Yearning for a picnic spot for a day trip on the outskirts of Mumbai, then Kanheri caves are a perfect destination for you. Kanheri, originated from Sanskrit word Krishnagiri which literally means black mountains.
Kanheri caves, a symbol of the Buddhist influence on the art and culture of India is located in western outskirt’s of India’s financial capital, Mumbai. The caves are located within the forests of Sanjay Gandhi National Park(SNGP) at a distance of about 6 kms from the main entrance. One can travel to the caves by their own vehicle, bus, cycle or walking. The last two options being the most healthy one and you can also enjoy the surrounding of the park. There is regular bus service to the caves after every hour. One has to buy tickets at the entrance of the national park, with vehicles being charged separately we need to buy tickets for them as well. The caves can be visited between 9 am and 5:30 pm and are closed on Monday.
Entrance to Kanheri Caves
Once at the foot of the hill housing the caves, we get the feeling of a typical archaeological site. The place has ample parking space to park your vehicle. As we climb the flight of stairs, the ASI signage let's us know that it’s an archaeological site. The entry to the cave is separately charged at the cave entrance. As we enter the premises we can see the inscription depicting the importance of the this place in both Hindi and English language. Moving further a bit ahead we start to see the large cave structures and the drainage system carved out on the hill.
Kanheri caves were excavated on volcanic(basaltic) rocks and hence its name. These are a set of 109 caves dating back to almost 2000 yrs old to the period as early as 3rd century B.C and were in occupation till 11 century A.D. Kanheri is credited with the largest number of cave excavations on a single hill. The caves at Kanheri served the purpose of education center for Buddhist monks and was one of the significant place for literary activities. The Buddhist monks maintained a disciplined life in the caves to attain salvation.

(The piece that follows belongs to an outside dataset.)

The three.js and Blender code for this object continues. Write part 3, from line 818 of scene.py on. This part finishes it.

A Stupa at the Kanheri Caves
The excavations at Kanheri are of the following types:
(i) Chaityagrhas, the place of worship of the Buddhist community. These contains rock cut Stupas meant for group worship and religious meetings.
(ii) Viharas or monasteries, they consist of single and multiple celled where the Buddhist monks resided. These contains rock cut platforms serving the purpose of bed.

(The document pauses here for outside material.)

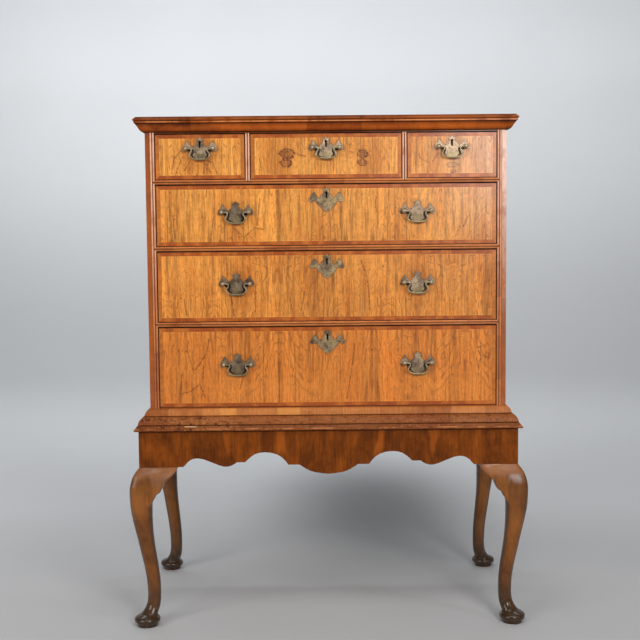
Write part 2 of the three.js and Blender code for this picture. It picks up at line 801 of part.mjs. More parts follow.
// Bail: half its route in shares of the half width and of the drop, from the pin to the grip
const bailShares = [
  [0.93, 0], [0.82, 0.06], [0.79, 0.2], [0.92, 0.4], [1, 0.6], [0.9, 0.8], [0.55, 0.95], [0, 1],
];
const gripStartShare = 0.5;
const bailSides = 6;

function bail() {
  const pinEnd = postSpacing / 2 - postHeadRadius + bailPinReach;
  const half = bailShares.map(([u, v]) => ({ x: u * bailHalfWidth, z: -v * bailDrop }));
  const route = [{ x: pinEnd, z: 0 }, ...half];
  const other = route.slice(0, -1).map(({ x, z }) => ({ x: -x, z })).reverse();
  const points = [...route, ...other];
  const rings = points.map((point, i) => {
    const before = points[Math.max(i - 1, 0)];
    const after = points[Math.min(i + 1, points.length - 1)];
    const ahead = new THREE.Vector2(after.x - before.x, after.z - before.z).normalize();
    const low = Math.max(0, (-point.z / bailDrop - gripStartShare) / (1 - gripStartShare));
    const side = point.z === 0 ? bailPinRadius : bailSideRadius;
    const radius = side + (bailGripRadius - side) * low;
    const ring = [];
    for (let k = 0; k < bailSides; k += 1) {
      const turn = (2 * Math.PI * (k + 0.5)) / bailSides;
      const across = radius * Math.cos(turn);
      ring.push(new THREE.Vector3(
        point.x - ahead.y * across, radius * Math.sin(turn) - pivotStandOff, point.z + ahead.x * across));
    }
    return ring;
  });
  return loft(rings);
}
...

(iii) Podhis or water cisterns, which were excavated ingeniously to trap the rain water and store them for use during summer periods and
(iv) rock-cut benches and seats. The caves are generally small consisting of a single cell with a front pillared verandah approached by a flight of steps.

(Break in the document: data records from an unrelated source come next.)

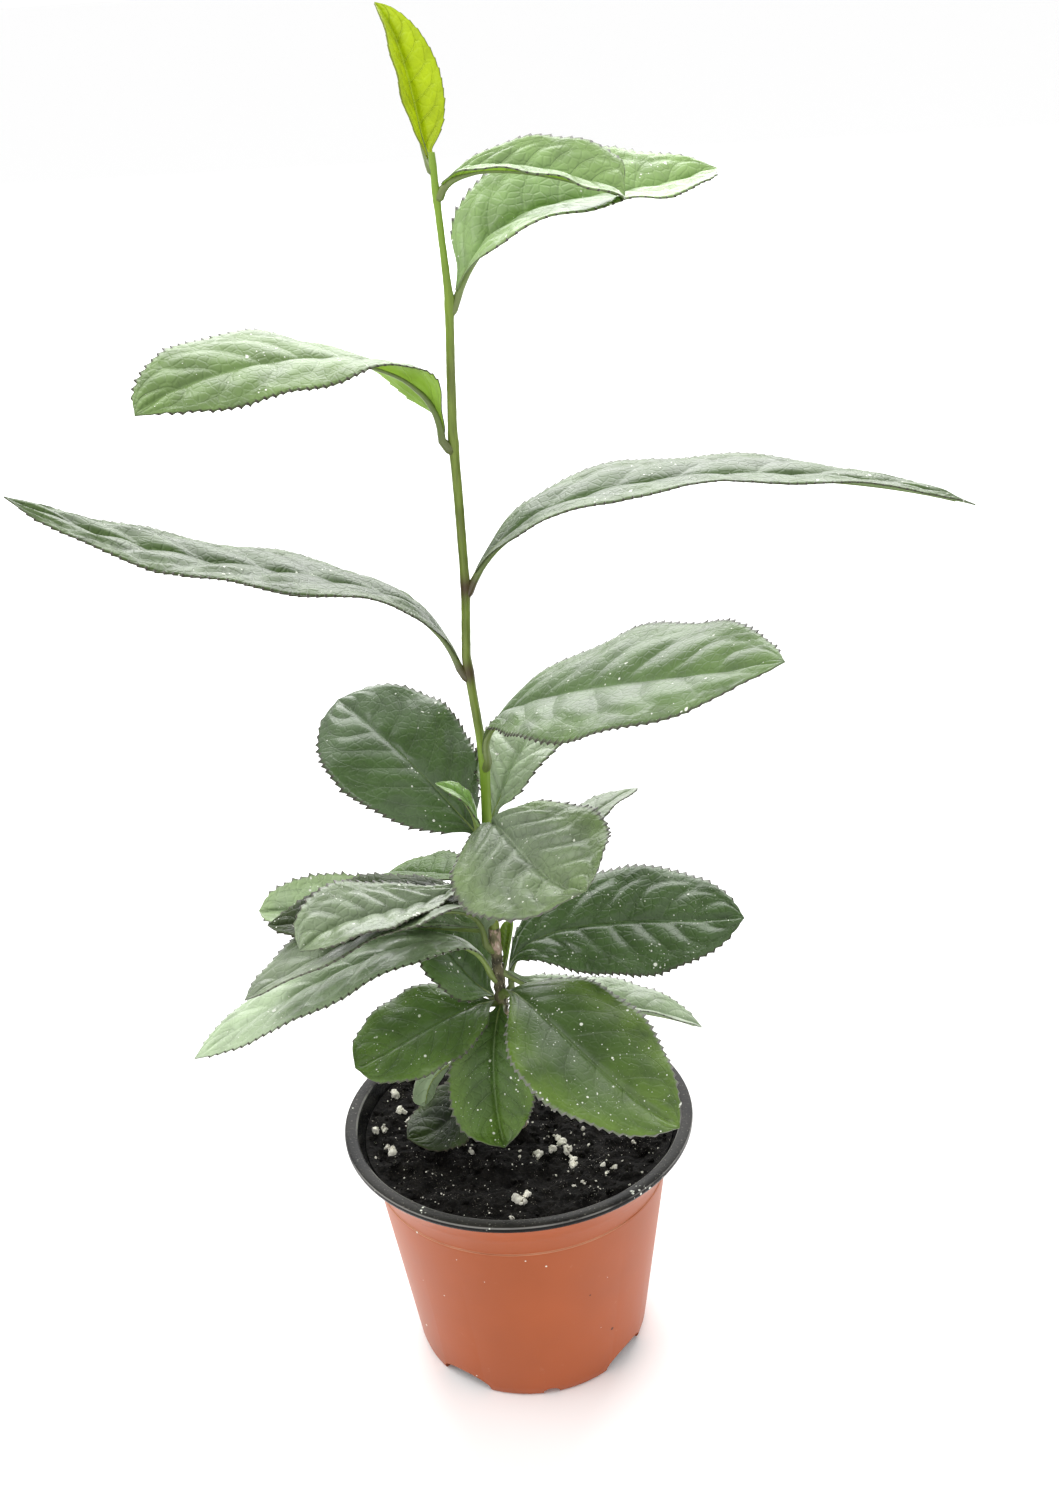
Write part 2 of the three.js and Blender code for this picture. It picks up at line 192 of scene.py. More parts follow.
def soft_noise(x, y, seed):
    """Smooth noise from -1 to 1 on a plane, with bumps about one unit across."""
    table = np.random.default_rng(seed).uniform(-1, 1, (NOISE_CELLS, NOISE_CELLS))
    cell_x, cell_y = np.floor(x).astype(int), np.floor(y).astype(int)
    u, v = ramp(x - cell_x, 0, 1), ramp(y - cell_y, 0, 1)

    def corner(i, j):
        return table[(cell_x + i) % NOISE_CELLS, (cell_y + j) % NOISE_CELLS]

    low = corner(0, 0) * (1 - u) + corner(1, 0) * u
    high = corner(0, 1) * (1 - u) + corner(1, 1) * u
    return low * (1 - v) + high * v


def deselect():
    bpy.ops.object.select_all(action="DESELECT")


def take(piece):
    """Selects a piece alone and makes it the active one."""
    deselect()
    piece.select_set(True)
    bpy.context.view_layer.objects.active = piece


def added(name):
    """The primitive that was just added, under its name."""
    piece = bpy.context.object
    piece.name = piece.data.name = name
    return piece


def sheet_of(name, points):
    """A grid primitive whose rows and columns of vertices are moved to an array of points."""
    across, along = points.shape[:2]
    deselect()
    bpy.ops.mesh.primitive_grid_add(x_subdivisions=along - 1, y_subdivisions=across - 1, size=MM)
    piece = added(name)
    piece.data.vertices.foreach_set("co", points.reshape(-1, 3).astype(np.float32).ravel())
    piece.data.update()
    return piece


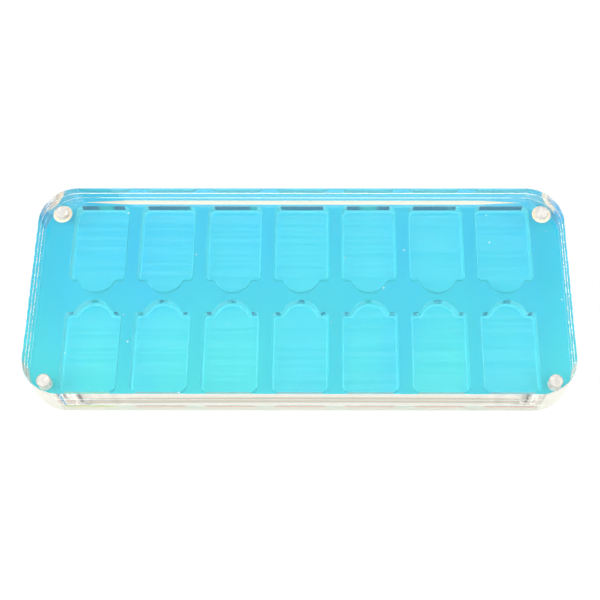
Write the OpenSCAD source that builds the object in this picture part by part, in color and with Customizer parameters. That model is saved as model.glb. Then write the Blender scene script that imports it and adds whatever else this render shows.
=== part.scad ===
// Flat palette box of clear acrylic. A thick lid, laminated from two sheets, is held down
// by four pairs of corner magnets on a tray with two rows of milled paint wells. A colour
// film covers the underside of the tray and shows through the clear sheets.
// Millimetres. The origin is the middle of the underside, +Z is up and -Y is the front.

/* [Outline] */
// Width of the closed box, left to right
palette_w = 206; // [205:1:260]
// Depth of the closed box, front to back
palette_d = 86; // [70:1:110]
// Radius of the four upright corners
corner_r = 14.5; // [9:0.5:16]
// Size of the small bevel along the edges of each sheet
edge_bevel = 0.15; // [0.1:0.05:0.6]

/* [Sheets] */
// Thickness of the upper sheet of the lid
cover_t = 6.75; // [4:0.05:10]
// Thickness of the lower sheet of the lid, which holds the lid magnets
core_t = 6.15; // [5.5:0.05:10]
// Thickness of the tray
tray_t = 6; // [5:0.05:10]
// Gap between the two sheets of the lid, for the glue along their edges
bond_gap = 0.05; // [0.02:0.01:0.2]
// Air gap that stays between the closed lid and the tray
lid_gap = 0.05; // [0.02:0.01:0.3]
// Thickness of the colour film
film_t = 0.1; // [0.05:0.05:0.5]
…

A typical cave where the monks used to live
One of the most appreciated work in Kanheri caves is its water system. In the hills are carved out a very innovative system for collecting and storing rain water using canals and cistern. There are water tanks provided at the entrance of almost each cave. There are many sculptured statues of Buddha, on the outer sides of the wall. The image of Buddha is generally shown either standing or in seated posture.
Cave 3 at the Kanheri cave which is a Chaityagriha. Stupa can be seen in the front.
Cave 3 is the most prominent of the caves which is a Chaityagriha, was excavated around the period of 172 -201 A.D. It is one of the largest in India. It has a row of 34 pillars. The side walls are sculpted extensively with two massive images of standing Buddha in varada mudra and other Bodhisattva images. Cave 1 is unfinished Chaityagraha dating back to 5th - 6th century A.D. Cave 11, also known as the ‘Durbar hall’ is a huge hall with front verandah. Interesting sculpture of Avalokitesvara is found in Cave 41 which is a four armed eleven faced one, the only of its kind in India. The Jataka stories are also found depicted as that of Dipankara Jataka in Cave 67.
Standing Buddha outside the Chaityagriha at Kanheri caves
Nearly 51 legible inscriptions and 26 epigraphs are found at Kanheri, which include the inscriptions in Brahmi, Devanagari and 3 Pahlavi. There are several paintings on the wall of the caves. The Viharas had trade links with Sopara, Nashik, Kalyan, Paithan, and Ujjain.
Beautiful location at the Kanheri caves
Kanheri caves serves a great attraction for the history and nature lovers. Best time to visit the caves is early part of monsoon just after few showers to enjoy the greenery and waterfalls here and there. With its proximity to a developing mega city and the forest of Sanjay Gandhi National Park surrounding it, in addition to the clear blue sky across the hills, it’s a perfect weekend destination for picnickers and a good spot for photographers to test their skills.
Nearest Railway Station – Broivili Railway Station(7 kms)
How to Reach – Regular bus service from Borivili Railway station. Or reach SNGP by auto/bus and trek from there on to the caves.
Timing – 9 AM to 5:30 PM
Open On – All days except Mondays
Tickets – for SGNP, to be bought at the park entrance and for Kanheri Caves , at the cave entrance. Charges for vehicles extra.
Best Time To Visit – Monsoon are the best time , but winters and early morning visit during summer are also preferable.
Amenities - Canteen and suitable toilet facilities available near the entrance to the cave.
Activities To Do - Varieties of activities can be undertaken which includes historical exploration, trekking, photography, enjoying the rains, relaxing, picnicking, and above all relish every moment of it.